With luck, I’ve quickly placed the anchor in deep water with more than 7-to-1 scope without slicing my dinghy to ribbons… or even getting myself dirty.
However, to be honest, most of the time I either badly damage my dinghy or, at minimum, dirty it up beyond belief.
And the big problem with this method is that the anchor rode often keeps jamming and the folks on the foredeck don’t know how to efficiently clear it.
Oh, incidentally, gloves and foot gear are a must when dealing with sharp anchors and abrasive chain in close quarters.

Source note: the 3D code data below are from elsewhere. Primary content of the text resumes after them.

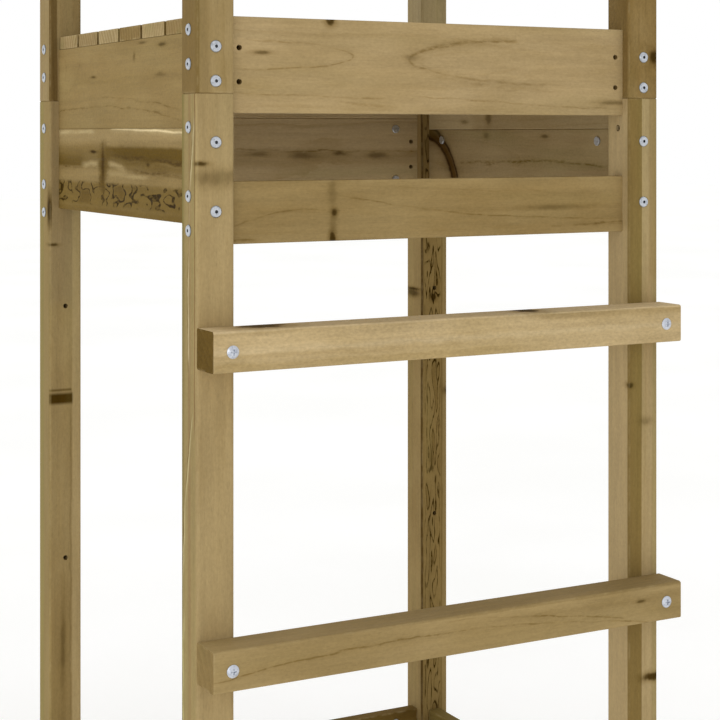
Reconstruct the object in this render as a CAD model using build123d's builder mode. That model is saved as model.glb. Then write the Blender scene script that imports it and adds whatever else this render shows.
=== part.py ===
from build123d import *
import os

# A small wooden climbing tower: four jointed posts, a boarded platform with
# rungs up its front, a base frame, guard boards round the deck and a top frame.
# Millimetres. +Z is up from the ground, the climbing side faces -Y, and the
# origin is on the ground under the middle of the whole tower.

# Overall sizes, over the outer faces of the posts
tower_width = 530.0
tower_depth = 465.0
tower_height = 1940.0
platform_height = 936.6          # ground to the top of the deck

# Timber
post_size = 38.0
post_edge_radius = 3.5
post_end_chamfer = 0.8
rung_size = 38.0
rung_edge_radius = 2.5
board_thickness = 16.0
board_edge_radius = 1.2
wide_board_height = 90.6
narrow_board_height = 58.7
deck_thickness = 14.0
deck_board_count = 6
deck_gap = 5.25                  # between deck boards, and from the outer ones to the posts

# Where things stand
joint_below_deck = 72.6          # the butt joint of the post lengths
step_pitch = 288.0               # from tread to tread, counted down from the deck
rung_count = 2
front_gap = 63.9                 # open slot between the two boards of the front
base_clearance = 0.8             # the base boards stand just off the ground
guard_gap = 85.0                 # open slot under each guard board
guard_count = 3
top_board_drop = 6.0             # from the post tops down to the top frame

# Connector bolts with barrel nuts
bolt_diameter = 6.0
bolt_hole_diameter = 7.0
bolt_head_diameter = 11.4
bolt_head_height = 1.4
bolt_head_bevel = 0.9
bolt_socket_flats = 3.0
bolt_socket_depth = 2.6
bolt_tip_chamfer = 1.0
bolt_past_nut = 6.0
bolt_end_room = 1.0              # free depth past the tip
nut_diameter = 10.0
nut_hole_clearance = 0.15        # radial
nut_thread_clearance = 0.1       # radial, stands in for the thread
nut_from_board_end = 32.0
nut_proud = 1.6                  # how far the nut's face stands out of the board
nut_floor_clearance = 0.1
nut_web = 3.0                    # wood left between the nut's hole and the outer face
nut_slot_width = 1.2
nut_slot_depth = 0.8
nut_chamfer = 0.4
wide_row_offset = 32.0           # bolt rows either side of a board's middle
close_row_offset = 16.0
top_row_down = 13.3              # first bolt row of the platform's top boards, down from the deck
side_row_down = 29.3             # first bolt row of the platform's side boards, down from the deck
row_pitch = 32.0
spare_bolt_short = 8.0           # a bolt in a spare hole ends this far inside the post

# Ready-drilled holes near the ends of the wide boards
end_hole_diameter = 5.5
end_hole_inset = 9.5

# Rung screws
rung_hole_diameter = 5.5
rung_screw_diameter = 5.0
rung_screw_grip = 30.0           # length held in the post
rung_screw_point = 5.0
rung_head_diameter = 12.0
rung_head_height = 2.6
rung_head_rim = 0.6
recess_arm = 5.6                 # cross recess, tip to tip
recess_width = 1.3
recess_depth = 1.6

# Deck screws
deck_screw_diameter = 4.0
deck_screw_length = 40.0
deck_screw_head = 8.0
deck_screw_sink = 0.4            # head below the surface of the board
deck_screw_clearance = 0.1       # radial
deck_screw_point = 4.0
deck_pilot_room = 1.0            # free depth past the point
deck_recess_arm = 4.5
deck_screw_from_bolt = 5.0       # room between a connector bolt's hole and a deck screw
countersink_angle = 90.0

# Dowels that hold the two lengths of a post in line
dowel_diameter = 8.0
dowel_length = 60.0
dowel_offset = 10.0              # from the middle of the post, clear of the bolts
dowel_clearance = 0.1            # radial
dowel_end_room = 1.0
dowel_chamfer = 0.5

os.makedirs("parts", exist_ok=True)

# Plan
front_overhang = rung_size + rung_head_height
half_width = tower_width / 2
front_face = (front_overhang - bolt_head_height - tower_depth) / 2
back_face = front_face + tower_depth
post_x = {"left": -half_width + post_size / 2, "right": half_width - post_size / 2}
post_y = {"front": front_face + post_size / 2, "back": back_face - post_size / 2}
outward = {"left": -1, "right": 1, "front": -1, "back": 1}
long_board_length = tower_width - 2 * post_size
side_board_length = tower_depth - 2 * post_size
middle_y = (front_face + back_face) / 2
board_recess = (post_size - board_thickness) / 2

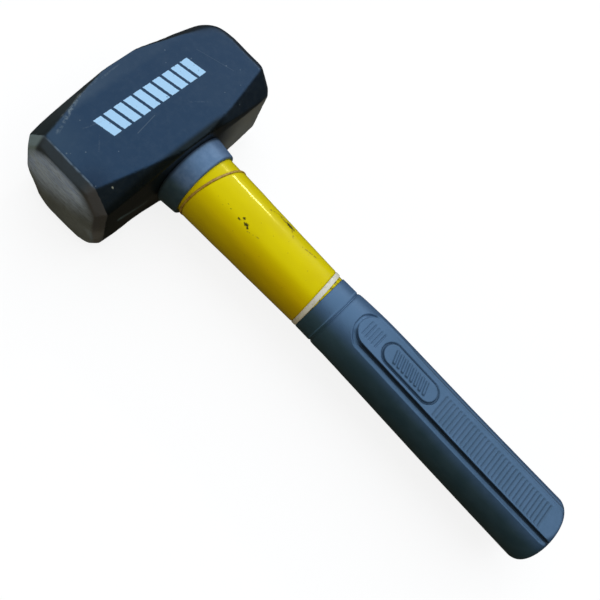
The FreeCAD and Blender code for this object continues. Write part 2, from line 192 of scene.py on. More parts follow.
def turned(stations, phi, shape, closed_loop):
    """Vertices and faces of a path of (x, r) points swept to every angle phi.

    shape(x, r, phi) returns displaced x, y, z arrays.  A path that starts and ends on the
    handle line is capped there; a closed loop is joined end to start.
    """
    path = np.asarray(stations, float)
    columns = len(phi)
    body = path if closed_loop else path[1:-1]
    x, angle = np.meshgrid(body[:, 0], phi, indexing="ij")
    r = np.repeat(body[:, 1:2], columns, axis=1)
    verts = np.stack(shape(x, r, angle), -1).reshape(-1, 3)
    poles = np.stack(shape(path[[0, -1], 0], np.zeros(2), np.zeros(2)), -1)
    rows = len(body)
    index = np.arange(rows * columns).reshape(rows, columns)
    last = rows if closed_loop else rows - 1
    faces = []
    for i in range(last):
        a, b = index[i], index[(i + 1) % rows]
        faces += np.stack([a, b, np.roll(b, -1), np.roll(a, -1)], 1).tolist()
    if not closed_loop:
        for row, end in ((0, poles[:1]), (rows - 1, poles[1:])):
            pole = len(verts)
            verts = np.vstack([verts, end])
            ring = index[row]
            ends = np.stack([ring, np.roll(ring, -1), np.full(columns, pole)], 1)
            faces += (ends if row == 0 else ends[:, [1, 0, 2]]).tolist()
    return verts, faces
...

I offer these suggestions, dear reader, not because I have any particularly clever insights, but because if we yachties like to pre-think some of these ‘emergency’ procedures before we’re attempting to implement them with breaking waves pushing the stricken 20-ton vessel further up the frothing beach. Well, the more we pre-think these problems, the safer and more effective we can be as salvors and friends.

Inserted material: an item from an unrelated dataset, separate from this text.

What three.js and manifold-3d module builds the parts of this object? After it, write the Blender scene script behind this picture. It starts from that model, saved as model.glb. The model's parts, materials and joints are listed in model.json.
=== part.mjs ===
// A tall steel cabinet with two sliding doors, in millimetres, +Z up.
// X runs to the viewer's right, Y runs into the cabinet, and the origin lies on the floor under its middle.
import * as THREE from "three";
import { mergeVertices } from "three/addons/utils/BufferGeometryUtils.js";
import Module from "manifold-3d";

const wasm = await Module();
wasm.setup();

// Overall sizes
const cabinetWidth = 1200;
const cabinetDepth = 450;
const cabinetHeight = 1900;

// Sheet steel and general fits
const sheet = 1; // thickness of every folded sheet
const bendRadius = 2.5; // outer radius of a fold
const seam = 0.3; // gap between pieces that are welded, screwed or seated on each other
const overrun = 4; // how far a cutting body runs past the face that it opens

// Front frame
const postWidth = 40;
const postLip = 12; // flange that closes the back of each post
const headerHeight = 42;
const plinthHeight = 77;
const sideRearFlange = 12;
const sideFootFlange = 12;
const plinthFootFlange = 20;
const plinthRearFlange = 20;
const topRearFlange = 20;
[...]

I enjoy helping others. I couldn’t live with myself if I just watched when I could be helping. We’re all in this game of life together. If this article prompts just one yachtie to cut a notch in his dinghy transom or pre-rig a towing bridle or carry a ‘keep away’ anchor with a long rode in the bow of their dinghy while crossing the Pacific… Well, my time wasn’t wasted.
Remember, we all have different levels of expertise—and different panic levels as well. I once helped rescue a newbie captain pounding on a reef who kept asking me, again and again, if his boat was, indeed, being smashed to smithereens on a reef.
“…but it can’t be a reef,” he kept saying, “It’s not on my screen!”
That’s one of the most distressing problems with life in the wild—it can be far different from the digital serenity of your screen.
Editor’s note: Fatty and Carolyn are still anchored in the world’s most expensive nation/state—living on the pennies that Scotsmen throw away.